Objective → Figure out how many lines of the material below contain the word "axes". Answer with the number only.

Data records →
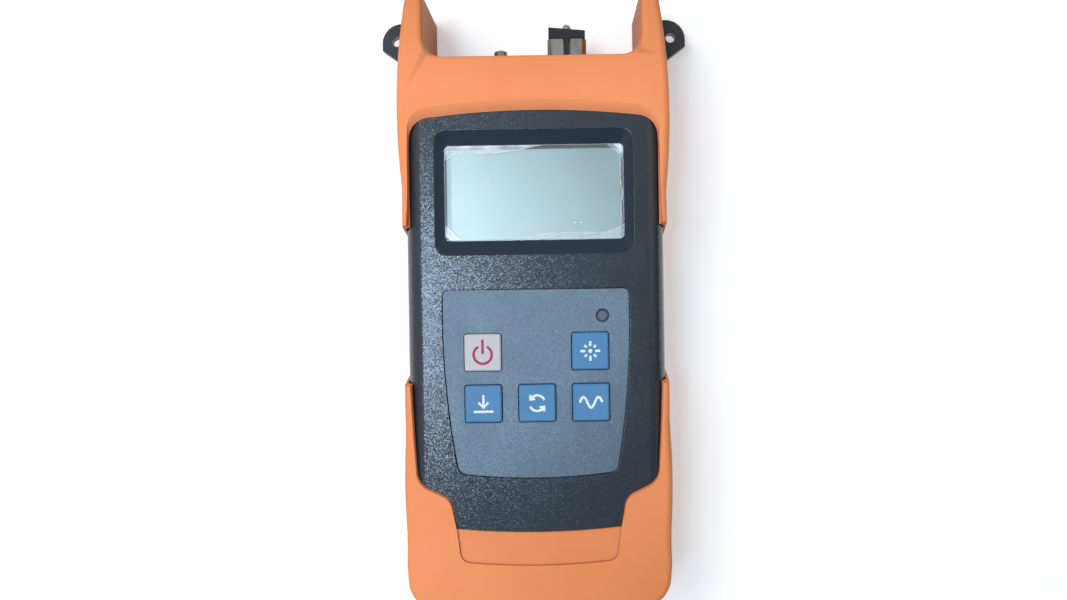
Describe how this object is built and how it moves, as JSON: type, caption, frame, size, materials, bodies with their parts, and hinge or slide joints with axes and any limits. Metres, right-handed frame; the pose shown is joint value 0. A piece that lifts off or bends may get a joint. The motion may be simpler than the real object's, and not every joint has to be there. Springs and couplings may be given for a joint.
{
  "type": "optical power meter",
  "caption": "Handheld optical power meter with visual fault locator in a horned rubber boot, with display, keys, capped sensor port and strap lugs.",
  "frame": {"origin": "middle of the outline on the back of the boot", "axes": "+X to the right of the keys, +Y towards the ports, +Z out of the display"},
  "size_m": [0.0926, 0.1784, 0.0329],
  "materials": {
    "boot_rubber": "matt moulded silicone rubber",
    "casing_plastic": "fine spark-eroded texture",
    "battery_jacket": "printed shrink sleeve over a steel can",
    "spring_steel": "nickel-plated wire",
    "nickel": "nickel plate",
    "clear_lens": "clear polished acrylic",
    "clear_film": "thin clear film, lifted at the corners",
    "display_glass": "unlit reflective liquid crystal glass",
    "white_plastic": "white moulded plastic",
    "contact_rubber": "layered conductive rubber",
    "overlay_sheet": "printed sheet with a fine metallic grain",
    "blue_key": "satin",
    "white_key": "satin",
    "light_pipe": "smoked translucent",
    "board_laminate": "green solder mask",
    "chip_resin": "black moulding resin",
    "brass_can": "turned",
    "black_plastic": "moulded",
    "screw_steel": "zinc plated"
  },
  "bodies": {
    "meter": {"protective_boot": "boot_rubber", "front_shell": "casing_plastic", "rear_shell": "casing_plastic", "left_battery": "battery_jacket", "middle_battery": "battery_jacket", "right_battery": "battery_jacket", "left_battery_spring": "spring_steel", "middle_battery_spring": "spring_steel", "right_battery_spring": "spring_steel", "lower_contact_plate": "nickel", "upper_contact_plate": "nickel", "display_lens": "clear_lens", "protective_film": "clear_film", "display_glass": "display_glass", "display_holder": "white_plastic", "backlight": "white_plastic", "upper_contact_strip": "contact_rubber", "lower_contact_strip": "contact_rubber", "keypad_overlay": "overlay_sheet", "indicator_light": "light_pipe", "indicator_diode": "light_pipe", "main_board": "board_laminate", "board_components": "chip_resin", "power_port_adapter": "nickel", "photodiode": "brass_can", "photodiode_board": "board_laminate", "fault_port_nozzle": "nickel", "laser_module": "brass_can", "power_key_switch": "black_plastic", "laser_key_switch": "black_plastic", "reference_key_switch": "black_plastic", "unit_key_switch": "black_plastic", "wavelength_key_switch": "black_plastic", "board_screw_1": "screw_steel", "case_screw_1": "screw_steel", "threaded_insert_1": "brass_can", "board_screw_2": "screw_steel", "case_screw_2": "screw_steel", "threaded_insert_2": "brass_can", "board_screw_3": "screw_steel", "case_screw_3": "screw_steel", "threaded_insert_3": "brass_can", "board_screw_4": "screw_steel", "case_screw_4": "screw_steel", "threaded_insert_4": "brass_can"},
    "dust_cap": {"port_dust_cap": "black_plastic", "cap_stud": "nickel"},
    "battery_cover": {"battery_door": "casing_plastic"},
    "power_button": {"power_key": "white_key", "power_key_plunger": "black_plastic"},
    "laser_button": {"laser_key": "blue_key", "laser_key_plunger": "black_plastic"},
    "reference_button": {"reference_key": "blue_key", "reference_key_plunger": "black_plastic"},
    "unit_button": {"unit_key": "blue_key", "unit_key_plunger": "black_plastic"},
    "wavelength_button": {"wavelength_key": "blue_key", "wavelength_key_plunger": "black_plastic"}
  },
  "joints": [
    {"name": "power_key_press", "type": "slide", "parent": "meter", "child": "power_button", "axis": [0, 0, -1], "range_m": [0, 0.0005], "stiffness_N_per_m": 1200, "springref_m": -0.0002},
    {"name": "laser_key_press", "type": "slide", "parent": "meter", "child": "laser_button", "axis": [0, 0, -1], "range_m": [0, 0.0005], "stiffness_N_per_m": 1200, "springref_m": -0.0002},
    {"name": "reference_key_press", "type": "slide", "parent": "meter", "child": "reference_button", "axis": [0, 0, -1], "range_m": [0, 0.0005], "stiffness_N_per_m": 1200, "springref_m": -0.0002},
    {"name": "unit_key_press", "type": "slide", "parent": "meter", "child": "unit_button", "axis": [0, 0, -1], "range_m": [0, 0.0005], "stiffness_N_per_m": 1200, "springref_m": -0.0002},
    {"name": "wavelength_key_press", "type": "slide", "parent": "meter", "child": "wavelength_button", "axis": [0, 0, -1], "range_m": [0, 0.0005], "stiffness_N_per_m": 1200, "springref_m": -0.0002},
    {"name": "dust_cap_pull", "type": "slide", "parent": "meter", "child": "dust_cap", "axis": [0, 1, 0], "range_m": [0, 0.015]},
    {"name": "battery_cover_swing", "type": "hinge", "parent": "meter", "child": "battery_cover", "pos_m": [0, -0.054, 0.0021], "axis": [-1, 0, 0], "range_deg": [0, 80]}
  ]
}
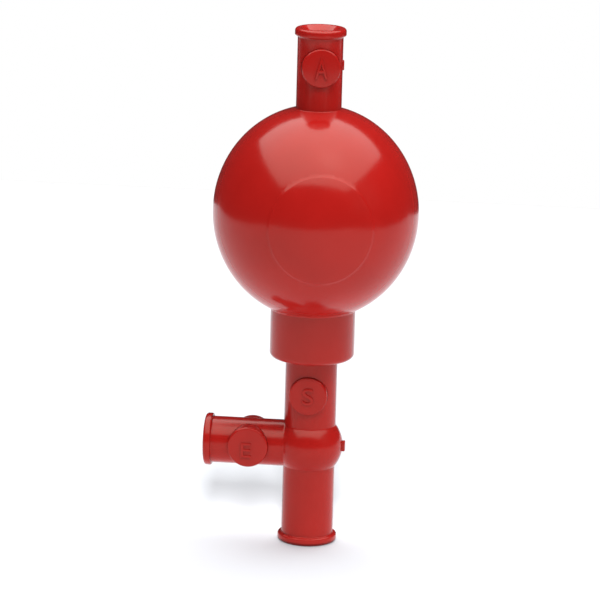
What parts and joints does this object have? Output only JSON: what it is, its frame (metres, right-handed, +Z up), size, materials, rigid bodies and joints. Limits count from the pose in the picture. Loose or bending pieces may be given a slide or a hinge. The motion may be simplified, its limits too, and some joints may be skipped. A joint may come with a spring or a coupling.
{
  "type": "pipette filler bulb",
  "caption": "Three-valve rubber pipette filler: a round squeeze bulb with a top air valve, standing on a tee with a suction valve, a side valve and a pipette socket.",
  "frame": {"origin": "centre of the pipette socket's mouth, on the underside of the foot", "axes": "+Z up along the airway to the top valve; -X along the side tube; the tee's lettered pads face -Y and +Y"},
  "size_m": [0.0609, 0.0604, 0.1534],
  "materials": {
    "bulb_rubber": "glossy moulded natural rubber",
    "tee_rubber": "glossy moulded natural rubber",
    "glass_ball": "polished"
  },
  "bodies": {
    "tee": {"valve_tee": "tee_rubber", "valve_ball_s": "glass_ball", "valve_ball_e": "glass_ball"},
    "bulb": {"bulb_shell": "bulb_rubber", "valve_ball_a": "glass_ball"},
    "wall_front": {"squeeze_wall_front": "bulb_rubber"},
    "wall_back": {"squeeze_wall_back": "bulb_rubber"},
    "pad_a_front": {"pad_a_front": "bulb_rubber"},
    "pad_a_back": {"pad_a_back": "bulb_rubber"},
    "pad_s_front": {"pad_s_front": "tee_rubber"},
    "pad_s_back": {"pad_s_back": "tee_rubber"},
    "pad_e_front": {"pad_e_front": "tee_rubber"},
    "pad_e_back": {"pad_e_back": "tee_rubber"}
  },
  "joints": [
    {"name": "bulb_swivel", "type": "hinge", "parent": "tee", "child": "bulb", "pos_m": [0, 0, 0.063], "axis": [0, 0, 1], "continuous": true},
    {"name": "squeeze_front", "type": "slide", "parent": "bulb", "child": "wall_front", "axis": [-0.1564, 0.9877, 0], "range_m": [0, 0.009], "stiffness_N_per_m": 1500},
    {"name": "squeeze_back", "type": "slide", "parent": "bulb", "child": "wall_back", "axis": [0.1564, -0.9877, 0], "range_m": [0, 0.009], "stiffness_N_per_m": 1500},
    {"name": "pinch_a_front", "type": "slide", "parent": "bulb", "child": "pad_a_front", "axis": [-0.1564, 0.9877, 0], "range_m": [0, 0.0012], "stiffness_N_per_m": 6000},
    {"name": "pinch_a_back", "type": "slide", "parent": "bulb", "child": "pad_a_back", "axis": [0.1564, -0.9877, 0], "range_m": [0, 0.0012], "stiffness_N_per_m": 6000},
    {"name": "pinch_s_front", "type": "slide", "parent": "tee", "child": "pad_s_front", "axis": [0, 1, 0], "range_m": [0, 0.0012], "stiffness_N_per_m": 6000},
    {"name": "pinch_s_back", "type": "slide", "parent": "tee", "child": "pad_s_back", "axis": [0, -1, 0], "range_m": [0, 0.0012], "stiffness_N_per_m": 6000},
    {"name": "pinch_e_front", "type": "slide", "parent": "tee", "child": "pad_e_front", "axis": [0, 1, 0], "range_m": [0, 0.0012], "stiffness_N_per_m": 6000},
    {"name": "pinch_e_back", "type": "slide", "parent": "tee", "child": "pad_e_back", "axis": [0, -1, 0], "range_m": [0, 0.0012], "stiffness_N_per_m": 6000}
  ],
  "couplings": [
    {"joint": "squeeze_back", "follows": "squeeze_front", "ratio": 1},
    {"joint": "pinch_a_back", "follows": "pinch_a_front", "ratio": 1},
    {"joint": "pinch_s_back", "follows": "pinch_s_front", "ratio": 1},
    {"joint": "pinch_e_back", "follows": "pinch_e_front", "ratio": 1}
  ]
}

Exercise answer → 3